Task inputs:
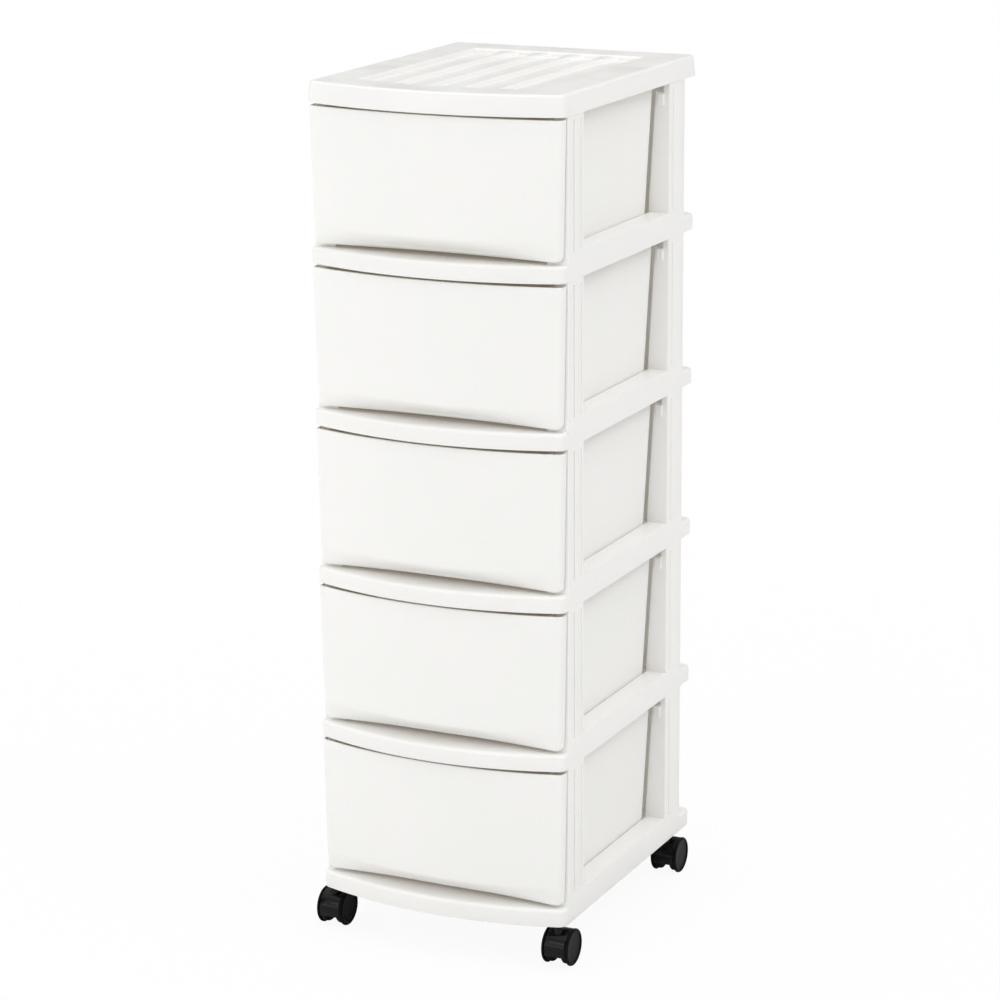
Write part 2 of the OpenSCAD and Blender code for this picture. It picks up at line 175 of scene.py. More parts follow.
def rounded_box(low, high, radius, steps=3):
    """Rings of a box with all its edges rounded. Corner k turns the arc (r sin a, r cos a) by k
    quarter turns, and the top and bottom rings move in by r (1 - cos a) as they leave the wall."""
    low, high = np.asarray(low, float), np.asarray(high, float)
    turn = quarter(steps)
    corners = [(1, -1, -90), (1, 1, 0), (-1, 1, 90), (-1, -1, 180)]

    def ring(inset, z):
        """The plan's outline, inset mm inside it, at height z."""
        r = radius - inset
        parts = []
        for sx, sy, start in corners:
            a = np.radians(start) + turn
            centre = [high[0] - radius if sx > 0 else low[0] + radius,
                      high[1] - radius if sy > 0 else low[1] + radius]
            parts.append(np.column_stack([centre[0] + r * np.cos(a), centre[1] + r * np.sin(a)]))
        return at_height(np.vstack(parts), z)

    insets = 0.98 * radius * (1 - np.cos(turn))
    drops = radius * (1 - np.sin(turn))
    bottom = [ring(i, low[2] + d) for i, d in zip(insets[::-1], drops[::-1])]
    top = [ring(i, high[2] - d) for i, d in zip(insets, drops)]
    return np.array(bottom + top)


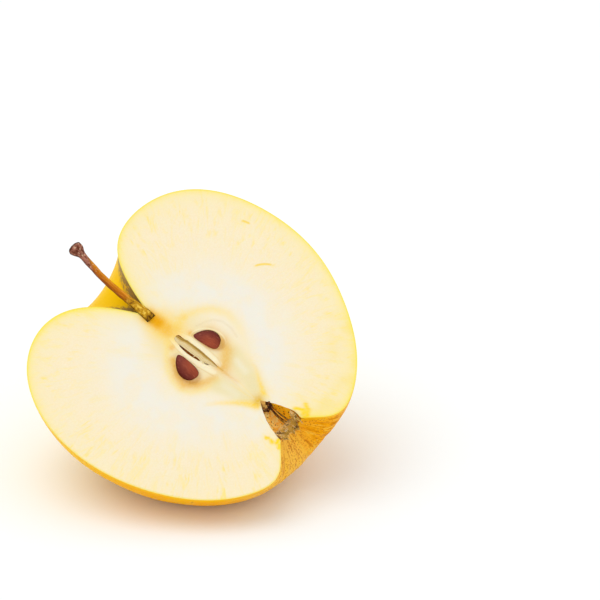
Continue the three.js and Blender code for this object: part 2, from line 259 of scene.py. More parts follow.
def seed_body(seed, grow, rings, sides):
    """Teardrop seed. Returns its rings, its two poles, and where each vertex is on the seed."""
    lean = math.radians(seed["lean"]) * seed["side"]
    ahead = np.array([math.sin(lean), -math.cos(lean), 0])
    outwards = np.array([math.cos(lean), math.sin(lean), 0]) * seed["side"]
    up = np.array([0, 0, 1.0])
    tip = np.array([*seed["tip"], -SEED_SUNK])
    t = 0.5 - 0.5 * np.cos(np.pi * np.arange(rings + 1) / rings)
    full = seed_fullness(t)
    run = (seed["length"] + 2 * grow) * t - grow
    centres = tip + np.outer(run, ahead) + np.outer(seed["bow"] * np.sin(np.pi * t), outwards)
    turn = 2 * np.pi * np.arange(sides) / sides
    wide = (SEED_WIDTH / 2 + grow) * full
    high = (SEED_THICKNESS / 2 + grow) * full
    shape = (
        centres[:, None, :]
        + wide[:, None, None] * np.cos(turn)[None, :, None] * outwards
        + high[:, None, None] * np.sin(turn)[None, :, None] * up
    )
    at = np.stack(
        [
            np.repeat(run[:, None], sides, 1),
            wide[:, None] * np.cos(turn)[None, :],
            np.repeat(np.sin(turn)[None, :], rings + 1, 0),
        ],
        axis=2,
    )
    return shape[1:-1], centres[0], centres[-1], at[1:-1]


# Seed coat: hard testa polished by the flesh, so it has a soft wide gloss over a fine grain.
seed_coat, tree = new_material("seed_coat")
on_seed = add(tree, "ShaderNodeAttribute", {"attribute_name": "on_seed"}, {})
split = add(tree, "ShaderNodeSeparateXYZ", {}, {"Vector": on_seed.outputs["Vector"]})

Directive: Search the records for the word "scene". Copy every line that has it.

Problem solution:
Write part 2 of the OpenSCAD and Blender code for this picture. It picks up at line 175 of scene.py. More parts follow.
Continue the three.js and Blender code for this object: part 2, from line 259 of scene.py. More parts follow.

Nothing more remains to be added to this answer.